Saturday morning in St. Edmund’s 104, as in recent past years, the room was something of a coffeehouse (without the coffee) for the sharing or original writing and poetry by students. A visitor walked in to hear the end of a fiction story by Riley Stafano’16 of Plymouth, MA, about a young woman’s romantic adventures in Ireland.  Next up was Colleen Knowles ’16, a philosophy major from Proctor, VT, reading poems, including one that was accepted in the recent edition of the campus literary magazine, The Onion.  One of her mentors, faculty poet Greg Delanty, chuckled knowingly to Colleen’s reference about her poem being untitled – apparently it was not the first time.  Lucille Franklin, a varsity swimmer for Saint Michael’s from Steamboat Spring, CO, held her audience rapt with a powerful account filled with thoughtful and vivid images about her first elk hunt with her dad, who was in the audience. The piece was titled, I Didn’t Get an Elk,” though it described all the things she did take out of the experience. She hopes for a teaching or creative writing career after graduation. Rahela Akbar of Afghanistan read from the start of a book she developed with a summer research grant this past summer -- a story of star-crossed lovers in the order of Romeo and Juliet, but this time between Shia and Sunni in her homeland.  English /theater double-major Lexi Goyette ’16  of Duxbury, MA, read a Boston-based fiction story about a screenwriter for a  network comedy. Tylik Williams-Prince ‘16, business major and Student Association secretary from Brooklyn, NY, read poems, including a reflection on clouds -- long a topic of interest for him; and a poem  with the recurring line “They are focused on everything you say,” about making an important talk, and the anxious urgency to get everything just-right.  The leader of the session, Elizabeth Inness-Brown of the English faculty, said in introducing him that Tylik “wants to be a well-rounded businessman who spends his free time writing books and poetry with the hopes of touching somebody’s life."  He asked for a possible title to one poem and got a good suggestion from English Professor Will Marquess after reading it – “Just,” since the word began many lines of the poem.
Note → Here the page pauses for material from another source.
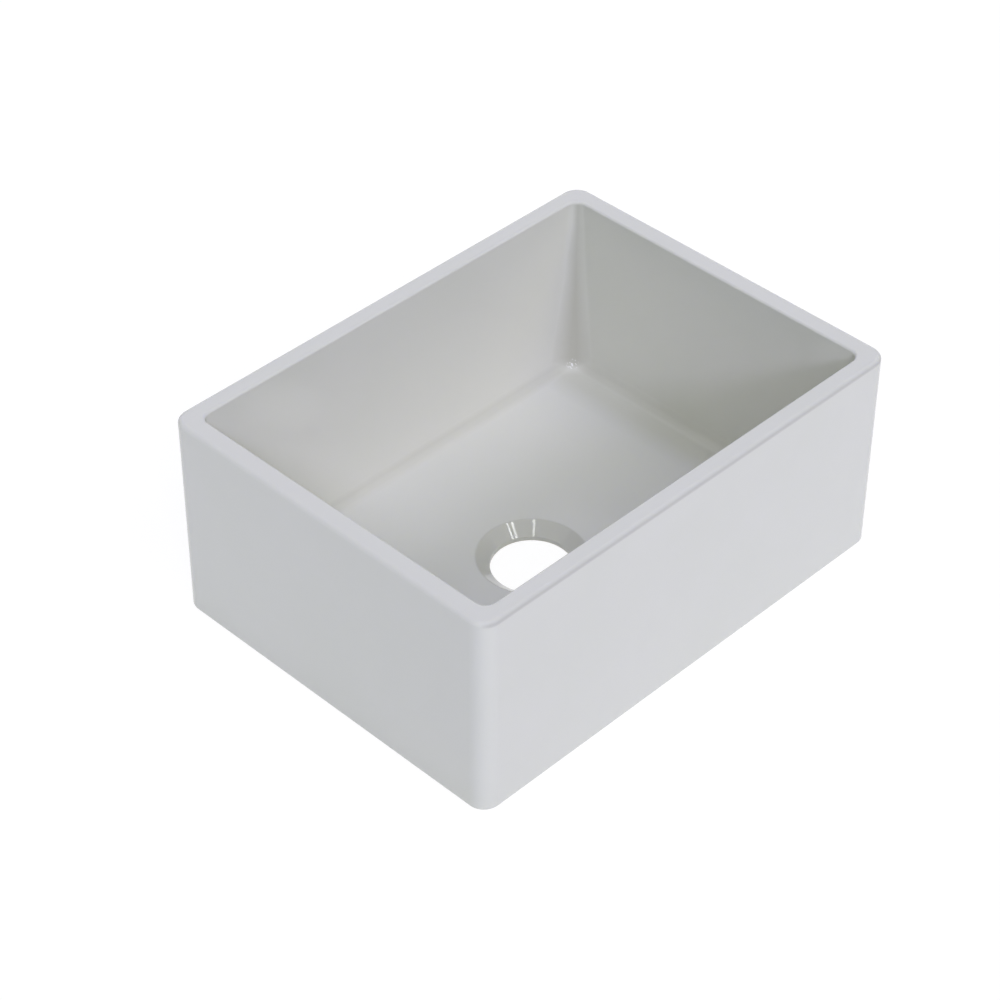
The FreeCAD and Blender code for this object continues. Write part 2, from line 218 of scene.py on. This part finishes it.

At the end of Saturday morning’s presentations by economics majors, Michael McNally ’16 of Queensbury, NY, weighed in on “The Price of a ‘Great Wall,” referring to candidate Donald Trump’s proposals and their possible effects on immigration and related economics. While he personally opposes Trump’s policies as “un-American and morally terrible,” he said, “I wanted to look at data as well.” He proceeded to lead his audience of professors and fellow students through that data, demonstrating that notions of immigrants taking jobs and hurting the economy just aren’t true.  “It’s a question of transforming perception of immigrants, looking at contributions and not detriments,” he said, observing his data shows “we should bring more of them in, not less.” He did not distinguish between legal and illegal immigrants in his data, he said during questioning.